FIG. 8 shows one embodiment of the workflow resulting from the OCC receiving the generated report at an OCC panel. It will be understood that the various requests, responses, and other communications shown in FIG. 5 between the OCC, and the operators may be automatically generated by the system 100 and communicated to other operator devices 20 via the communications network 30, such as through a Internet web portal. Once an alarm signal has been addressed by taking the action, the operator may use an operator device 20 to transmit a notification to the system 100 to modify the generated report to indicate that the alarm is deactivated. The system 100 receives such a notification and updates the generated report accordingly.

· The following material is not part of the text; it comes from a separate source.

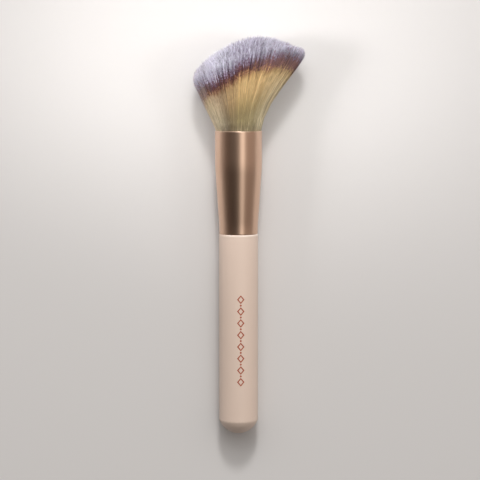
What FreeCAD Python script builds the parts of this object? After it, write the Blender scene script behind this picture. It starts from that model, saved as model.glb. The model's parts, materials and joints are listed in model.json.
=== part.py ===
"""Angled contour brush: a fan of fibres cut on a slant, in a drawn metal ferrule on a turned handle.

The brush is drawn standing on its own axis, +Y towards the fibres, with the seam between ferrule and
handle at Y = 0. It is then laid on a table, touching it with the fibres' belly and the handle's end.
Sizes are in millimetres.
"""

import FreeCAD
import Part
import math
import os

Vector = FreeCAD.Vector
AXIS = Vector(0, 1, 0)
ORIGIN = Vector(0, 0, 0)

# Handle, turned from one piece of wood
HANDLE_DIAMETER = 17.1
HANDLE_LENGTH = 82.6
END_DOME_HEIGHT = 6.2
END_EDGE_RADIUS = 0.7
SHOULDER_CHAMFER = 0.34
TENON_LENGTH = 14.0
TENON_CLEARANCE = 0.03
TENON_LEAD_IN = 0.8
GLUE_GROOVE_WIDTH = 1.6
GLUE_GROOVE_DEPTH = 0.45

# Ferrule, a drawn tube: straight neck, cone, straight barrel
FERRULE_LENGTH = 45.1
NECK_STEP = 0.1
NECK_LENGTH = 3.0
BARREL_DIAMETER = 20.6
BARREL_LENGTH = 15.6
FERRULE_WALL = 0.45
FERRULE_EDGE_CHAMFER = 0.15

# Fibre bundle inside the ferrule
BUNDLE_CLEARANCE = 0.03
RESIN_START = 0.2
RESIN_THICKNESS = 4.0
TIE_HEIGHT = 3.8
TIE_WIDTH = 2.4
TIE_THICKNESS = 0.5
TIE_GAP = 0.02

# Fan of fibres above the ferrule's mouth, seen from its broad side
FAN_SHORT_SIDE = (-19.5, 20.4)
FAN_LONG_SIDE = (28.8, 32.3)
CROWN_POINTS = (
    (-18.7, 24.9),
    (-13.6, 30.7),
    (-5.0, 36.2),
    (6.4, 40.0),
    (17.2, 39.0),
    (25.4, 35.6),
    (28.3, 34.1),
)
CROWN_HALF_THICKNESS = 10.6
BELLY_BULGE = 1.2
DOME_DROP = 4.5
DOME_SHOULDER_DROP = 2.5
DOME_SLANT_SHARE = 0.5
FLARE_LAG = 0.14
FLARE_LAG_SLANT = 0.1

# Locks that the fibres lie in
LOCKS = 28
LOCK_GROOVE_DEPTH = 0.6
LOCK_UNEVENNESS = 0.45
LOCK_PHASE = 2.4
GROOVE_FADE_POWER = 0.5
SIDE_LEVELS = (0.0, 0.14, 0.3, 0.46, 0.62, 0.78, 0.9, 1.0)
CROWN_LEVELS = (0.93, 0.75, 0.45, 0.06)

# Drawing aids
CUTTER_MARGIN = 1.0
SAME_HEIGHT = 1e-6
CONTACT_STEPS = 100

HANDLE_RADIUS = HANDLE_DIAMETER / 2
NECK_RADIUS = HANDLE_RADIUS - NECK_STEP
BARREL_RADIUS = BARREL_DIAMETER / 2
TENON_RADIUS = NECK_RADIUS - FERRULE_WALL - TENON_CLEARANCE
BUNDLE_RADIUS = BARREL_RADIUS - FERRULE_WALL - BUNDLE_CLEARANCE
MOUTH_Y = FERRULE_LENGTH
BARREL_START_Y = FERRULE_LENGTH - BARREL_LENGTH
RESIN_Y = BARREL_START_Y + RESIN_START
ROOT_Y = RESIN_Y + RESIN_THICKNESS
TIE_Y = ROOT_Y + TIE_HEIGHT
TIE_GROOVE_DEPTH = TIE_THICKNESS + 2 * TIE_GAP


def turned(corners):
    """Solid turned about the brush's axis from a closed outline of (radius, height) corners."""
    points = [Vector(radius, height, 0) for radius, height in corners]
    return Part.Face(Part.makePolygon(points + points[:1])).revolve(ORIGIN, AXIS, 360)


def rod(radius, start, end):
    """Cylinder on the brush's axis between two heights."""
    return Part.makeCylinder(radius, end - start, Vector(0, start, 0), AXIS)


def ring_cutter(radius, depth, middle, width):
    """Ring about the axis that cuts a groove into a rod of that radius."""
    start = middle - width / 2
    end = middle + width / 2
    return rod(radius + CUTTER_MARGIN, start, end).cut(rod(radius - depth, start, end))


def circles_at(shape, height):
    """The shape's circular edges about the axis at that height."""
    found = []
    for edge in shape.Edges:
        if edge.Degenerated or not isinstance(edge.Curve, Part.Circle):
            continue
        if abs(edge.Curve.Center.y - height) < SAME_HEIGHT:
            found.append(edge)
    return found


def outermost(circles):
    """The circular edge with the largest radius."""
    return max(circles, key=lambda edge: edge.Curve.Radius)


def make_ferrule():
    """Thin drawn tube with the outer edge of each rim broken."""
    outer, bore = [
        turned(
            [
                (0, 0),
                (NECK_RADIUS - inset, 0),
                (NECK_RADIUS - inset, NECK_LENGTH),
                (BARREL_RADIUS - inset, BARREL_START_Y),
                (BARREL_RADIUS - inset, MOUTH_Y),
                (0, MOUTH_Y),
            ]
        )
        for inset in (0, FERRULE_WALL)
    ]
    tube = outer.cut(bore)
    rims = [outermost(circles_at(tube, height)) for height in (0, MOUTH_Y)]
    return tube.makeChamfer(FERRULE_EDGE_CHAMFER, rims)


def make_handle():
    """Turned handle: grooved tenon, chamfered shoulder, straight grip and domed end."""
    dome_radius = (HANDLE_RADIUS**2 + END_DOME_HEIGHT**2) / (2 * END_DOME_HEIGHT)
    end_y = -HANDLE_LENGTH - END_DOME_HEIGHT
    ball = Part.makeSphere(dome_radius, Vector(0, end_y + dome_radius, 0), AXIS)
    grip = turned(
        [
            (0, end_y),
            (HANDLE_RADIUS, end_y),
            (HANDLE_RADIUS, -SHOULDER_CHAMFER),
            (HANDLE_RADIUS - SHOULDER_CHAMFER, 0),
            (0, 0),
        ]
    )
    grip = grip.common(ball.fuse(rod(HANDLE_RADIUS + CUTTER_MARGIN, -HANDLE_LENGTH, 0)))
    grip = grip.makeFillet(END_EDGE_RADIUS, circles_at(grip, -HANDLE_LENGTH))
    tenon = rod(TENON_RADIUS, 0, TENON_LENGTH)
    tenon = tenon.makeChamfer(TENON_LEAD_IN, circles_at(tenon, TENON_LENGTH))
    middle = (TENON_LENGTH - TENON_LEAD_IN) / 2
    groove = ring_cutter(TENON_RADIUS, GLUE_GROOVE_DEPTH, middle, GLUE_GROOVE_WIDTH)
    return grip.fuse(tenon.cut(groove)).removeSplitter()


def crown_line():
    """Ridge of the crown from the short side to the long side, over the ferrule's mouth."""
    points = (FAN_SHORT_SIDE,) + CROWN_POINTS + (FAN_LONG_SIDE,)
    curve = Part.BSplineCurve()
    curve.interpolate([Vector(x, MOUTH_Y + y, 0) for x, y in points])
    return curve


def tip_of_fibre(crown, across, depth):
    """Where a fibre ends. across and depth are its place in the round bundle, each from -1 to 1."""
    length = crown.length()
    on_ridge = crown.value(crown.parameterAtDistance(length * (across + 1) / 2))
    drop = DOME_DROP * depth**2 + DOME_SHOULDER_DROP * depth**4
    drop *= 1 - DOME_SLANT_SHARE * across
    return Vector(on_ridge.x, on_ridge.y - drop, CROWN_HALF_THICKNESS * depth)


def point_on_fibre(crown, across, depth, share):
    """Point at a share of a fibre's height, from the ferrule's mouth at 0 to its tip at 1."""
    tip = tip_of_fibre(crown, across, depth)
    root = Vector(BUNDLE_RADIUS * across, MOUTH_Y, BUNDLE_RADIUS * depth)
    arch = math.sin(math.pi * share)
    lag = (FLARE_LAG + FLARE_LAG_SLANT * across) * arch * (1 - share)
    return Vector(
        root.x + (tip.x - root.x) * (share - lag),
        root.y + (tip.y - root.y) * share,
        root.z + (tip.z - root.z) * share + BELLY_BULGE * depth * arch,
    )


def lock_ring(crown, reach, share):
    """Points of a ring, a crest and a valley for each lock, reach times as far out as the rim."""
    points = []
    half_width = crown.length() / 2
    for step in range(2 * LOCKS):
        angle = math.pi * step / LOCKS
        groove = 0.0
        if step % 2:
            uneven = 1 + LOCK_UNEVENNESS * math.sin(LOCK_PHASE * step)
            groove = LOCK_GROOVE_DEPTH * uneven * share**GROOVE_FADE_POWER
        across = reach * math.cos(angle) * (1 - groove / half_width)
        depth = reach * math.sin(angle) * (1 - groove / CROWN_HALF_THICKNESS)
        points.append(point_on_fibre(crown, across, depth, share))
    return points


def closed_wire(points):
    """Polygon through the points and back to the first."""
    return Part.makePolygon(points + points[:1])


def levelled(points):
    """The points moved to their mean height, so that a flat face fits them."""
    height = sum(point.y for point in points) / len(points)
    return [Vector(point.x, height, point.z) for point in points]


def lock_ends(rim, crests):
    """Three flat facets that turn each lock over from the side's rim onto the crown."""
    faces = []
    for index in range(LOCKS):
        crest, valley = rim[2 * index], rim[2 * index + 1]
        following = rim[(2 * index + 2) % len(rim)]
        inner, inner_next = crests[index], crests[(index + 1) % LOCKS]
        for corners in (
            [crest, valley, inner],
            [valley, inner_next, inner],
            [valley, following, inner_next],
        ):
            faces.append(Part.Face(closed_wire(corners)))
    return faces


def make_bristle_head():
    """Fibre bundle: straight and tied in the ferrule, then fanned out to a slanted, domed crown."""
    crown = crown_line()
    side_rings = [lock_ring(crown, 1, share) for share in SIDE_LEVELS]
    crown_rings = [lock_ring(crown, reach, 1)[::2] for reach in CROWN_LEVELS]
    crown_rings[-1] = levelled(crown_rings[-1])
    side_wires = [closed_wire(ring) for ring in side_rings]
    crown_wires = [closed_wire(ring) for ring in crown_rings]
    root_end = side_wires[0].translated(Vector(0, ROOT_Y - MOUTH_Y, 0))
    faces = Part.makeLoft([root_end, side_wires[0]], False, True).Faces
    faces += Part.makeLoft(side_wires, False, False).Faces
    faces += lock_ends(side_rings[-1], crown_rings[0])
    faces += Part.makeLoft(crown_wires, False, False).Faces
    faces += [Part.Face(root_end), Part.Face(crown_wires[-1])]
    shell = Part.makeShell(faces)
    shell.sewShape()
    head = Part.Solid(shell)
    if head.Volume < 0:
        head.reverse()
    return head.cut(ring_cutter(BUNDLE_RADIUS, TIE_GROOVE_DEPTH, TIE_Y, TIE_WIDTH + 2 * TIE_GAP))


def make_binding_thread():
    """Thread wound round the bundle in its groove, its turns drawn as one flat band."""
    inner = BUNDLE_RADIUS - TIE_GROOVE_DEPTH + TIE_GAP
    start = TIE_Y - TIE_WIDTH / 2
    end = TIE_Y + TIE_WIDTH / 2
    return rod(inner + TIE_THICKNESS, start, end).cut(rod(inner, start, end))


def make_root_resin():
    """Disc of cast resin that holds the fibre roots in the ferrule's barrel."""
    return rod(BUNDLE_RADIUS, RESIN_Y, ROOT_Y)


def lean_on_table():
    """Angle in degrees between the brush's axis and the table that it lies on."""
    crown = crown_line()
    contacts = [(MOUTH_Y, BARREL_RADIUS)]
    for step in range(1, CONTACT_STEPS + 1):
        point = point_on_fibre(crown, 0, 1, step / CONTACT_STEPS)
        contacts.append((point.y, point.z))
    slopes = [(reach - HANDLE_RADIUS) / (height + HANDLE_LENGTH) for height, reach in contacts]
    return math.degrees(math.atan(max(slopes)))


def lay_down(parts):
    """Puts the brush on the table, its box's bottom centre at the origin. Returns the placement."""
    lean = FreeCAD.Rotation(Vector(1, 0, 0), lean_on_table())
    turned_down = FreeCAD.Placement(ORIGIN, lean)
    laid = Part.makeCompound([shape.transformed(turned_down.toMatrix()) for shape in parts.values()])
    box = laid.optimalBoundingBox(False)
    shift = Vector(-box.Center.x, -box.Center.y, -box.ZMin)
    return FreeCAD.Placement(shift, lean)


def main():
    """Builds each piece, lays the brush down and writes one STEP file for each piece."""
    parts = {
        "handle": make_handle(),
        "ferrule": make_ferrule(),
        "bristle_head": make_bristle_head(),
        "binding_thread": make_binding_thread(),
        "root_resin": make_root_resin(),
    }
    placement = lay_down(parts)
    os.makedirs("parts", exist_ok=True)
    for name, shape in parts.items():
        placed = shape.transformed(placement.toMatrix())
        placed.exportStep(os.path.join("parts", name + ".step"))
        print(name, placed.isValid(), len(placed.Solids), round(placed.Volume, 2))
    print("placement", placement)


main()
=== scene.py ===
"""Angled contour brush on a pale table: a fan of fine fibres, a drawn ferrule and a lacquered handle.

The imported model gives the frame, in metres. Each piece is drawn on the brush's own axis, +Y towards the
fibres and the seam between ferrule and handle at 0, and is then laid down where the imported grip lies.
"""

import json
import logging
import math
from dataclasses import dataclass, field
from enum import Enum

import bmesh
import bpy
import numpy as np
from mathutils import Matrix, Vector


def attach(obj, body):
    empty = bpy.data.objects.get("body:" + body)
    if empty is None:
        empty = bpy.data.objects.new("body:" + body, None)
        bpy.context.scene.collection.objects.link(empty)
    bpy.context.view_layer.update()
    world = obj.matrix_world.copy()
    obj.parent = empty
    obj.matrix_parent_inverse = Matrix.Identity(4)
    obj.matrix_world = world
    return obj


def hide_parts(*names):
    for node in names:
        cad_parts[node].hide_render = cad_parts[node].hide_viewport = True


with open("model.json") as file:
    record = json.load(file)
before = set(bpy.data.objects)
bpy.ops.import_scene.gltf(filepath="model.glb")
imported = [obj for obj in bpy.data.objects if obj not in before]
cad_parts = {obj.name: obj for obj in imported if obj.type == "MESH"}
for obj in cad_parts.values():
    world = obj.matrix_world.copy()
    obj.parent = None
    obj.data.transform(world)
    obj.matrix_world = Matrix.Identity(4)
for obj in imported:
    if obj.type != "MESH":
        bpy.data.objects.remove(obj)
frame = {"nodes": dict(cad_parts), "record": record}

Colour = tuple[float, float, float]
Span = tuple[float, float]
Stops = tuple[tuple[float, Colour], ...]
Skin = bmesh.types.BMesh
Material = bpy.types.Material
Mesh = bpy.types.Mesh
Piece = bpy.types.Object
Tree = bpy.types.NodeTree
Node = bpy.types.Node
Socket = bpy.types.NodeSocket

MM = 0.001
BODY = "root"
BAKE_MAP = "OFBake"
SEED = 20
WHOLE: Span = (0.0, 1.0)

# Most values of a noise lie in the first range, and rubbed wear and painted highlights at rims break up
# between those of the second.
MOST_NOISE: Span = (0.3, 0.7)
BROKEN_NOISE: Span = (0.4, 0.65)

# A Wave texture repeats this often in a metre where its scale is 1.
WAVES_AT_SCALE_ONE = 20 / (2 * math.pi)

log = logging.getLogger("contour_brush")


class Slot(Enum):
    """The record's material slots that the pieces take their finish from."""

    LACQUER = "lacquered_wood"
    METAL = "champagne_metal"
    FIBRES = "fibres"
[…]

Fleet operators may use the method and system as described above to help them enhance the fleet's productivity, control maintenance costs, and manage safety risks. For example, the system may be used for supporting maintenance decision, and scheduling maintenance activities for mobile equipment items.
The previous description of the disclosed embodiments is provided to enable any person skilled in the art to make or use the present invention. Various modifications to those embodiments will be readily apparent to those skilled in the art, and the generic principles defined herein may be applied to other embodiments without departing from the spirit or scope of the invention. Thus, the present invention is not intended to be limited to the embodiments shown herein, but is to be accorded the full scope consistent with the claims, wherein reference to an element in the singular, such as by use of the article “a” or “an” is not intended to mean “one and only one” unless specifically so stated, but rather “one or more”. All structural and functional equivalents to the elements of the various embodiments described throughout the disclosure that are known or later come to be known to those of ordinary skill in the art are intended to be encompassed by the elements of the claims. Moreover, nothing disclosed herein is intended to be dedicated to the public regardless of whether such disclosure is explicitly recited in the claims.